Giving a present might make you feel good. But as an economic transaction, economists consider it inefficient. “So when I give up $50 worth of utility to buy a present for you, the chances are high that you’ll value it at less than $50. If so, there’s been a mutual loss of utility. The transaction has been inefficient and “welfare reducing”, thus making it irrational. As an economist would put it, “unless a gift that costs the giver p dollars exactly matches the way in which the recipient would have spent the p dollars, the gift is suboptimal”.”
The 17th Century Internet
Think the internet is a revolution of sharing ideas? Nope. “The coffee-houses that sprang up across Europe, starting around 1650, functioned as information exchanges for writers, politicians, businessmen and scientists. Like today’s websites, weblogs and discussion boards, coffee-houses were lively and often unreliable sources of information that typically specialised in a particular topic or political viewpoint. They were outlets for a stream of newsletters, pamphlets, advertising free-sheets and broadsides. Depending on the interests of their customers, some coffee-houses displayed commodity prices, share prices and shipping lists, whereas others provided foreign newsletters filled with coffee-house gossip from abroad.”
Design For Design’s Sake – Must We Always Be Entertained?
“Highly noticeable design in itself has become an acknowledged competitive strategy, so that the public now expects to be perpetually captivated and entertained and flattered by the novelty and the variety of design in every kind of commodity, not just in the aspect of goods but in their physical ambience. Restaurants are as over-designed as the meals they serve; new boutiques selling wine or cheese or jams or cookies are fitted up like exquisite art galleries, with hushed spatial arrangements so arcane that the goods cannot readily be distinguished from the décor. Such establishments might not sit on the same street with the fake-ethnic diners, but the source of their overt allure is the same.”
Human Creativity vs. Human Crisis
“Are we as a species really on the razor’s edge between salvation and destruction? How does this impact the creative spirit of our generation?” Ben Tripp has had these and other fairly weighty questions on his mind of late, especially as the world appears to have settled into a near-permanent state of Global Crisis, which makes it fairly hard to concentrate on such niceties as Art. Still, we know from past experience that “the springs and freshets of Art will bubble up to wet the stoniest ground, if you must put it that way. But are all great works accomplished in the face of hardship, or can I get a massage?”
The Once And Future Toronto?
There was a time when Toronto was one of the world’s intellectual centers, writes Philip Marchand, a gathering place for the study of what used to be called “arts and letters,” and there are those who believe it can be again. But as Canada embarks on a supposed ‘new direction’ under Prime Minister Paul Martin, one has to wonder about the priorities of the new PM and his countrymen. With the University of Toronto deemphasizing many of its less ‘glamorous’ departments and the country as a whole seemingly under-interested in the pursuit of studied thought for its own sake, can Toronto really be on the intellectual comeback trail?
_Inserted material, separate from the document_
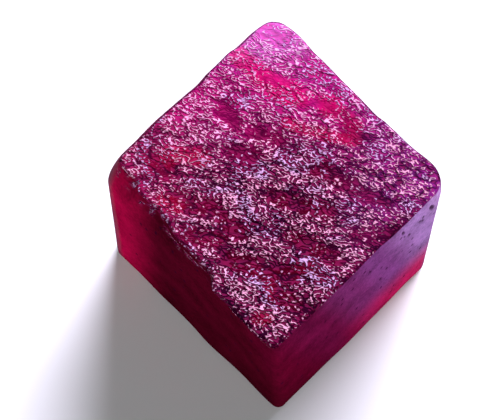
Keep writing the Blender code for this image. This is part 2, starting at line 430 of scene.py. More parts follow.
def pit_depth(wall, share, depth):
    """How deep a small pit goes into the east wall."""
    if wall != EAST:
        return 0.0
    deepest = 0.0
    for pit_share, pit_level, radius in PITS:
        aside = (share - pit_share) * WALL_LENGTH
        distance = math.hypot(aside, aside + (depth - pit_level) * PIT_LEAN)
        deepest = max(deepest, PIT_DEPTH * (1.0 - smooth_step(distance, 0.3 * radius, radius)))
    return deepest


print("the largest pit's depth, mm:", pit_depth(EAST, *PITS[0][:2]))

# %% [markdown]
# ## One closed mesh
#
# The whole block is one surface: a square grid for the top, whose border is drawn down row by row with
# extrude, and one flat face to close it. Every point keeps its place in the grid, u and v, and its row,
# until the last step moves it to where the functions above say. Cells of the top are about 0.08 mm, so a
# wrinkle has ten of them.

# %% Where each point goes
EDGE_ROUNDING = 0.35
EDGE_INSET = 0.3 * EDGE_ROUNDING
EDGE_DROP = 0.45 * EDGE_ROUNDING
FOOT_ROUNDING = 0.55
PULL_START = 0.45


def top_point(u, v):
    """A point of the top for a place u, v in the square from -1 to 1."""
    south_west, north_west, north_east, south_east = (Vector(corner) for corner in RIM_CORNERS)
    west = south_west.lerp(north_west, (v + 1.0) / 2.0)
    east = south_east.lerp(north_east, (v + 1.0) / 2.0)
    point = west.lerp(east, (u + 1.0) / 2.0)
    ring = max(abs(u), abs(v))
    rounding = 0.0
    if ring > PULL_START:
        wall, share = wall_place(u / ring, v / ring)
        straight = Vector(RIM_CORNERS[wall]).lerp(Vector(RIM_CORNERS[(wall + 1) % 4]), share)
        pull = rim_point(wall, share) - straight
        point += pull * smooth_step(ring, PULL_START, 1.0)
        rounding = smooth_step(ring, 1.0 - EDGE_ROUNDING / HALF_TOP, 1.0)
        point -= wall_normal(RIM_CORNERS, wall) * EDGE_INSET * rounding
    height = skin_height(point.x, point.y) - EDGE_DROP * rounding
    height += wrinkle(point.x, point.y) * (1.0 - 0.85 * calm(point.x, point.y))
    return Vector((point.x, point.y, height))


def wall_point(u, v, row, rim_height):
    """A point of the walls, below the border place u, v, in a row counted down from the rim."""
    wall, share = wall_place(u, v)
    rim = rim_point(wall, share)
    if row <= len(ROW_DEPTHS):
        height = rim_height - ROW_DEPTHS[row - 1] * (rim_height - FOOT_ROUNDING) / (HEIGHT - FOOT_ROUNDING)
    else:
        height = FOOT_ROWS[row - len(ROW_DEPTHS) - 1]
    depth = rim_height - height
    body = body_point(wall, share, height)
    point = rim.lerp(body, bevel_share(wall, share, depth))
    inset = EDGE_INSET * (1.0 - smooth_step(depth, 0.0, EDGE_ROUNDING)) + pit_depth(wall, share, depth)
    point -= wall_normal(WALL_CORNERS, wall) * inset
    if height < FOOT_ROUNDING:
        below = FOOT_ROUNDING - height
        point -= point.normalized() * (FOOT_ROUNDING - math.sqrt(FOOT_ROUNDING ** 2 - below ** 2))
    return Vector((point.x, point.y, height))


print("the middle of the top, mm:", [round(value, 2) for value in top_point(0.0, 0.0)])

# %% Build the crystal
TOP_CELLS = 248


def grow_grid():
    """The square grid with its skirt of rows, closed below, each row one unit under the last."""
    block = bmesh.new()
    bmesh.ops.create_grid(block, x_segments=TOP_CELLS, y_segments=TOP_CELLS, size=1.0)
    border = [edge for edge in block.edges if edge.is_boundary]
    for _ in range(len(ROW_DEPTHS) + len(FOOT_ROWS)):
        drawn = bmesh.ops.extrude_edge_only(block, edges=border)["geom"]
        corners = [item for item in drawn if isinstance(item, bmesh.types.BMVert)]
        bmesh.ops.translate(block, verts=corners, vec=(0.0, 0.0, -1.0))
        border = [item for item in drawn if isinstance(item, bmesh.types.BMEdge) and item.is_boundary]
    bmesh.ops.contextual_create(block, geom=border)
    return block


block = grow_grid()
rim_heights = {}
grid_places = [(vert.co.x, vert.co.y, round(-vert.co.z)) for vert in block.verts]
for vert, (u, v, row) in sorted(zip(block.verts, grid_places), key=lambda pair: pair[1][2]):
    if row == 0:
        point = top_point(u, v)
        rim_heights[round(u, 4), round(v, 4)] = point.z
    else:
        point = wall_point(u, v, row, rim_heights[round(u, 4), round(v, 4)])
    vert.co = point * MM
bmesh.ops.recalc_face_normals(block, faces=block.faces)
mesh = bpy.data.meshes.new("beryl_block")
block.to_mesh(mesh)
block.free()
mesh.shade_smooth()
crystal = show("beryl_block", mesh)
print("triangles in the block:", sum(len(face.vertices) - 2 for face in mesh.polygons))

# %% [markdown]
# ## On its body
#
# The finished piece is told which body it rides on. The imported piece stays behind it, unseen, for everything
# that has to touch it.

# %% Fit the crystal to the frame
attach(crystal, "root")
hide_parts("crystal")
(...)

Reasonable Faith, Or Faith In Reason?
The 21st century’s great intellectual conflict seems to be coming into focus, and it is a battle between Reason, the logic-based truth of scientists and academics; and Faith, the popular notion that truth is as much what we believe as what we can prove. The battle could be seen as a conflict between East and West, but those lines are blurring daily. It could be perceived as a battle between Left and Right, with the American right now teeming with evangelical Christians, and the left with secular intellectuals, but that leaves out the complicating factors of what is shaping up to be a truly global debate. “It is a conflict between competing certainties: between followers of Faith, who know because they believe, and followers of Reason, who believe because they know.”